GIVEN EXERCISE
Quote the lines that run from the line containing "net = cloth_net()" down to the line containing "if empty is". Include both of those lines, reproduce each exactly, and omit everything else.

SUPPLIED INFORMATION
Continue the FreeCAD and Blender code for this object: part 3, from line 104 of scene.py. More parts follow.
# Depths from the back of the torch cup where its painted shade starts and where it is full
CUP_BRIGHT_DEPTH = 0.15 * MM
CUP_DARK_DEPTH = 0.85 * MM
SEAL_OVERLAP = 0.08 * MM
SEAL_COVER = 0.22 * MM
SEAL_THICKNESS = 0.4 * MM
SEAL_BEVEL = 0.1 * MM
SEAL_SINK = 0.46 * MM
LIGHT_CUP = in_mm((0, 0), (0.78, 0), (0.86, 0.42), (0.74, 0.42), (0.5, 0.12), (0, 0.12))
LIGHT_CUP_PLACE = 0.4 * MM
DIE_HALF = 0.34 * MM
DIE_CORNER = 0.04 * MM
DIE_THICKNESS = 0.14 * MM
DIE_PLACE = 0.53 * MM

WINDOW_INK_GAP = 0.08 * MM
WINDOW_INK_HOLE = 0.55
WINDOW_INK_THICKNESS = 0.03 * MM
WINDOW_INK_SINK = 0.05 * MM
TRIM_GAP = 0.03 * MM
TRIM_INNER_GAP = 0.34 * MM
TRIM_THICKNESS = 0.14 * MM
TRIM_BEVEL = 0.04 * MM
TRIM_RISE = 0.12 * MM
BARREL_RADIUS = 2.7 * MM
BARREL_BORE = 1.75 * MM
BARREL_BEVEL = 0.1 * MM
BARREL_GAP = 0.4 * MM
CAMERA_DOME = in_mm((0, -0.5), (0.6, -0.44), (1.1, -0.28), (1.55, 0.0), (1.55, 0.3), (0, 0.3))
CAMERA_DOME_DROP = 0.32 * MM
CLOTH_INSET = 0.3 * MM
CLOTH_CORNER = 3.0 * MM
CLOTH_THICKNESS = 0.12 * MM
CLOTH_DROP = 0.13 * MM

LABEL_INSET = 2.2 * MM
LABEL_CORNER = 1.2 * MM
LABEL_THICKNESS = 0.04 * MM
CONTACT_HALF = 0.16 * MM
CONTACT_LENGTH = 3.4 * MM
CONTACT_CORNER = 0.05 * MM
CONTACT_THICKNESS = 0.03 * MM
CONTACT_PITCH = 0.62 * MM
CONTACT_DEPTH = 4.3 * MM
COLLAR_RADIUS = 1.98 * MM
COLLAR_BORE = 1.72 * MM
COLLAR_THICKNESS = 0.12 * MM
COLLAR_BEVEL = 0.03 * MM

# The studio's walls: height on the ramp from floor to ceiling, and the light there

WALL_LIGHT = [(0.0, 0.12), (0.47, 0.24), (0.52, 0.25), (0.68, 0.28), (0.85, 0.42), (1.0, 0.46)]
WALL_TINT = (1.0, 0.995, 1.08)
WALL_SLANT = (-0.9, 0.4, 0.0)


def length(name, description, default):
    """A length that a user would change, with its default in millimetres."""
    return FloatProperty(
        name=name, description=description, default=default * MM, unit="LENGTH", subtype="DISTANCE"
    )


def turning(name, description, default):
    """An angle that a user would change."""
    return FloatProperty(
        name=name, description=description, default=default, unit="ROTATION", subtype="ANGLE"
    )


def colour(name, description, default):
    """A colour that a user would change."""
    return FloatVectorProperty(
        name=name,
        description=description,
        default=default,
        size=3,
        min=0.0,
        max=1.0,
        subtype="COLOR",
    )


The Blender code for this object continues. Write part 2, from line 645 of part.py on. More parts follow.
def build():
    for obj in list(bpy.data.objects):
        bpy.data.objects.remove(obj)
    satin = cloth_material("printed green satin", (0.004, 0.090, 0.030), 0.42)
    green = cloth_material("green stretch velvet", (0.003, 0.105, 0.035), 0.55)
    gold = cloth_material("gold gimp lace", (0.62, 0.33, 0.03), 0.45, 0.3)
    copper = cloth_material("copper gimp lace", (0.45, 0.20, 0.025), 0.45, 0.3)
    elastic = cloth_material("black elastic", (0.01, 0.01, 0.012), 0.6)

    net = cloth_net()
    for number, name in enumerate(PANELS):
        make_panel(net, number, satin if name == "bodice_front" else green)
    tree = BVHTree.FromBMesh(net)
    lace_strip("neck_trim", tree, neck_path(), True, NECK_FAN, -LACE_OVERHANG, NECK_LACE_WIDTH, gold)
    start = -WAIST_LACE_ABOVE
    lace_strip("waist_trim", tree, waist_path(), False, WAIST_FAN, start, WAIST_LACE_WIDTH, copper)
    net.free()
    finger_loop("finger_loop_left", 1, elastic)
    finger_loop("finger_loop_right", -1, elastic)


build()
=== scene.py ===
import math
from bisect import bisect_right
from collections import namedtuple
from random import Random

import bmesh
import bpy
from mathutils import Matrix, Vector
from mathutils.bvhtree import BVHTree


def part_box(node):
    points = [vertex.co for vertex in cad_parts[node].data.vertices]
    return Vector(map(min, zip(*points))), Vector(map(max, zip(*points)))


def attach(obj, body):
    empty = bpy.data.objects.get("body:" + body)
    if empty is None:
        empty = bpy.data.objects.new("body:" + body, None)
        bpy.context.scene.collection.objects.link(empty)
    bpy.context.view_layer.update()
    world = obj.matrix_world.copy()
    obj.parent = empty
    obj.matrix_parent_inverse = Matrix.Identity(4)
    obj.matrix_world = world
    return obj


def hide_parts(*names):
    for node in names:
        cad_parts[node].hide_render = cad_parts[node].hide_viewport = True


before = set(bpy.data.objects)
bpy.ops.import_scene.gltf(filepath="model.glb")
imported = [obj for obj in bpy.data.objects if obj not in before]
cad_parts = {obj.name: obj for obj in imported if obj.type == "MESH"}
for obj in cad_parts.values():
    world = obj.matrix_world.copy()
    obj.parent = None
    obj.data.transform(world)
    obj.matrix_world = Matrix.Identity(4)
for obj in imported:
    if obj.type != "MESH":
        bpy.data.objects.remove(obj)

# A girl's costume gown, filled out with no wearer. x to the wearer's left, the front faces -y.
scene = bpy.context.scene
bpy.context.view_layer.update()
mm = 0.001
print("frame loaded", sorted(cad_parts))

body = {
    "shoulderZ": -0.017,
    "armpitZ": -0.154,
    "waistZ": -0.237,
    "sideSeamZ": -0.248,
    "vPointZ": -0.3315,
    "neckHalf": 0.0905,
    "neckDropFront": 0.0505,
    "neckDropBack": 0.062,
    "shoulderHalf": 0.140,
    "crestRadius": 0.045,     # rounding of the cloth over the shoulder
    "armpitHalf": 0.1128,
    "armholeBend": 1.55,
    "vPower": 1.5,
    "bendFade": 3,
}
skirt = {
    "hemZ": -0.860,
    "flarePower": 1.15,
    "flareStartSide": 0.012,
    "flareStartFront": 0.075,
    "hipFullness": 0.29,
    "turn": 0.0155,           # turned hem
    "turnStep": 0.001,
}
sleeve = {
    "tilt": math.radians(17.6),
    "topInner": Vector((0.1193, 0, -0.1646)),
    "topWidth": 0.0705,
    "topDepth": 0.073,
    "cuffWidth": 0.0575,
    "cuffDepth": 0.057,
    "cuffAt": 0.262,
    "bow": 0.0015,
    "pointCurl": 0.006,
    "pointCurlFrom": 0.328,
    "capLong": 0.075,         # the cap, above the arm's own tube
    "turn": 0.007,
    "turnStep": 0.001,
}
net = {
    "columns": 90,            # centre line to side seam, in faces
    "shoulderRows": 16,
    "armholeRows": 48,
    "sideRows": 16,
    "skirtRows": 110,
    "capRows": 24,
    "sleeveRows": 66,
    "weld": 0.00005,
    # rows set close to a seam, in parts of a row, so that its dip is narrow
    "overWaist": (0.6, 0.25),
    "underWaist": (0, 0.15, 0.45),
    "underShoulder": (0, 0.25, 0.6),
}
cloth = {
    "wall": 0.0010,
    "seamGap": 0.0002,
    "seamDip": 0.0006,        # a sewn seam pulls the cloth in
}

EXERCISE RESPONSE
    net = cloth_net()
    for number, name in enumerate(PANELS):
        make_panel(net, number, satin if name == "bodice_front" else green)
    tree = BVHTree.FromBMesh(net)
    lace_strip("neck_trim", tree, neck_path(), True, NECK_FAN, -LACE_OVERHANG, NECK_LACE_WIDTH, gold)
    start = -WAIST_LACE_ABOVE
    lace_strip("waist_trim", tree, waist_path(), False, WAIST_FAN, start, WAIST_LACE_WIDTH, copper)
    net.free()
    finger_loop("finger_loop_left", 1, elastic)
    finger_loop("finger_loop_right", -1, elastic)


build()
=== scene.py ===
import math
from bisect import bisect_right
from collections import namedtuple
from random import Random

import bmesh
import bpy
from mathutils import Matrix, Vector
from mathutils.bvhtree import BVHTree


def part_box(node):
    points = [vertex.co for vertex in cad_parts[node].data.vertices]
    return Vector(map(min, zip(*points))), Vector(map(max, zip(*points)))


def attach(obj, body):
    empty = bpy.data.objects.get("body:" + body)
    if empty is None:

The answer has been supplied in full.